Sometimes, the date isn't technically part of the family trust name but used as an organizational tool. The vast Rockefeller family fortune, by way of illustration, is largely arranged around two primary sets of trusts known as the "1934 trusts", which were those the oil tycoon created for his children, and the "1952" trusts, which his son, John D. Rockefeller, Jr., created for his grandchildren (the fourth generation of Rockefellers).

By most accounts, the Rockefeller fortune is now held across hundreds of trusts, almost all of the wealth stems from these two collections.

Back to the Fred Trump example: the real estate mogul also created several other family trusts with different naming conventions, including a couple of grantor retained annuity trusts (GRAT).

A GRAT is an estate planning technique using an irrevocable trust (cannot be changed or dissolved once established) designed to minimize tax liabilities when transferring large amounts of money among multiple generations of a family.

More specifically, the grantor receives an annuity for a set amount of time while the value of the assets themselves are separated from the main estate, allowing any appreciation on them to escape estate tax limits:

  • Fred C. Trump, GRAT Trust for the Benefit of Elizabeth Trump Grau
  • Maryanne Trump GRAT Trust for the Benefit of Elizabeth Trump Grau

On top of this, at the time of his death, his will created several family trusts (testamentary trusts) where this general naming convention was followed:

  • Trust Under Will of Fred C. Trump for the Benefit of Elizabeth Trump Grau
  • Trust Under Will of Fred C. Trump for the Benefit of the grandchildren of Fred C. Trump
  • Trust Under Will of Maryanne Trump for the Benefit of the grandchildren of Fred C. Trump

Other wealthy families opt to name their family trust sequentially. For example, it is not unusual to see:

  • The John Smith Family Trust I
  • The John Smith Family Trust II
  • The John Smith Family Trust III

Named After the Beneficiary and the Purpose

Another common choice when naming a family trust is to name the trust fund after the beneficiary and state the purpose of the trust. Imagine your name was Franklin Gardener. You have four children: James, John, Sarah, and Charlotte.
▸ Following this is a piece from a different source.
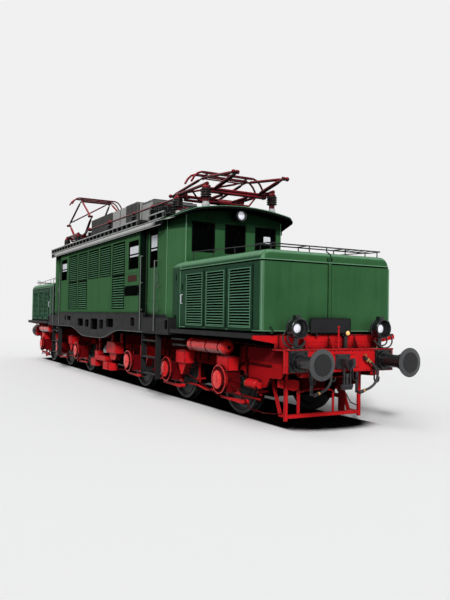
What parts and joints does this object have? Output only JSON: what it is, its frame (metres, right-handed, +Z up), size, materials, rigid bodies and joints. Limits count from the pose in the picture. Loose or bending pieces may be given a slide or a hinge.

You set aside 50% of your estate for them, instructing that 4% of the value will be distributed each Christmas and that the money must be invested in dividend stocks, with the entire trust corpus distributed in full on their 65th birthday. You might name these family trusts:

  • The James Gardener Dividend Trust
  • The John Gardener Dividend Trust
  • The Sarah Gardener Dividend Trust
  • The Charlotte Gardener Dividend Trust

You then reserve another 40% for your grandchildren, as a class, whom you want to help attend college. You name this family trust:

  • The Franklin Gardener Educational Trust

Finally, you put aside the remaining 10% of your estate for charity. You structure it as a charitable remainder trust meant to benefit wildlife conservation and call it:

  • The Smoky Mountain Wildlife Charitable Trust

Anonymous Naming for Privacy

One of the problems with the aforementioned approach is the substantial lack of privacy it creates. If you were to build a nest egg over the years and become a secret millionaire, you may not want anyone else to know how much money you have or what you own.

When you die, you leave your grandchildren a pile of capital that is used to buy a $2,000,000 apartment building, the rents to be distributed quarterly for their enjoyment.

You want them to be able to buy new cars, pay for school, cover their bills, or take vacations. You name the trust after yourself. If you have a unique name like Beatrix Adlersflügel, you could call it "The Beatrix Adlersflügel Family Trust."

While there is nothing wrong with this, you essentially created a public record of your family's inheritance and income. Anyone can go down to the country recorder and find out the name of the owner on the title deed of the apartment building, as well as the assessed value. Using that information, they can start digging around to see if they can find any other holdings.

Instead, you could use an intermediary—such as having the trust establish a limited liability company (LLC)—if the estate were large enough to warrant the trouble and cost.

Beatrix could have named her family trust "Crescent Ridge Capital Trust", then have it establish a Nevada LLC (one of the most anonymous and least taxed) and named "20938 Main Street Property, LLC."

She could have all of the paperwork signed by an attorney at a branch office in Nevada with no public record of her family's name on any of the documents, with the distributions made to an isolated bank account that serves no other purpose than to collect incoming funds

Done correctly, there is almost no way a person could discover the owner of the apartment building, let alone figure out by reasonable deduction who the beneficiaries were. As long as your heirs don't act like fools, spending and letting everyone know about the windfall they received, it should all stay reasonably anonymous.

Benefits of an Anonymous Trust

If your descendants are ever unfortunate enough to be in a serious car accident or do something that results in a creditor trying to go after them, the other party might be inclined to walk away or settle for less because they do not know the person's worth.

None of this is necessary if you are leaving your family $500,000 in blue-chip stocks, index funds, corporate bonds, and MLPs to be managed by Vanguard's trust division for what amounts to a 1% to 3% fee.

While this might sound like a lot, $7,000 to $15,000 per year for providing all trust services on a portfolio of that size is more than reasonable, especially given the fiduciary risk the firm must take upon itself.

Regardless, it doesn't hurt to opt for a hard-to-trace family trust name. Open the dictionary and scan random pages. Throw darts at a map, look up historic battles, use a word generator or town name generator online to have it create terms for you.

You can even create acronyms if you'd like. Just make it hard to trace so snooping eyes can't figure out what's on your family's balance sheet.